Así he caminado también por varios de los “distritos” o zonas del Downtown como el Distrito de la Joyería o el Distrito de la Moda que me recuerdan muchísimo a los edificios y los negocios de nuestras avenidas Duarte y Mella. También caminando fui con mi amigo Kouross a uno de los rinconcitos escondidos de Los Ángeles, St. Vincent Court, una calle sin salida en el Distrito de la Joyería que me recordó a las callecitas de las antiguas ciudades europeas donde comimos una comida mediterránea espectacular y a muy buen precio.

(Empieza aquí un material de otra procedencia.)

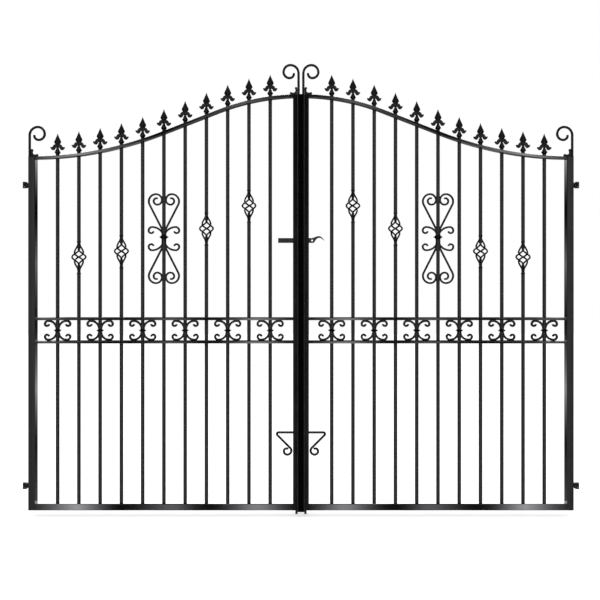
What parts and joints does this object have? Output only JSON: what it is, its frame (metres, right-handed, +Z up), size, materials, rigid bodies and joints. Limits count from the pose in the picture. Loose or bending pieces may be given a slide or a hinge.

Y así volví, también con mi amigo Rafael, a explorar el conocido muelle y la playa de Santa Mónica donde nos sentamos a chismear y ver el atardecer sentados en la arena como un par de potentados.
En fin, que cada vez que salgo de mi casa sigo explorando y gozándome Los Ángeles tratando de disimular la sonrisa de idiota que me sale de oreja a oreja. Le invito a hacer lo mismo donde sea que esté. Aunque crea que no se puede en su ciudad, aunque crea que ya lo conoce todo, siempre hay alguna sorpresa por descubrir. Yo seguiré con esto de las tres caminatas al día y mis mega paseos de los domingos a ver si encuentro más chulerías de este lado. Les mantendré al tanto.
Le dedico esta crónica a mi querido amigo Marcos Barinas con quien comparto el amor por Los Ángeles, por Santo Domingo y por todas las ciudades.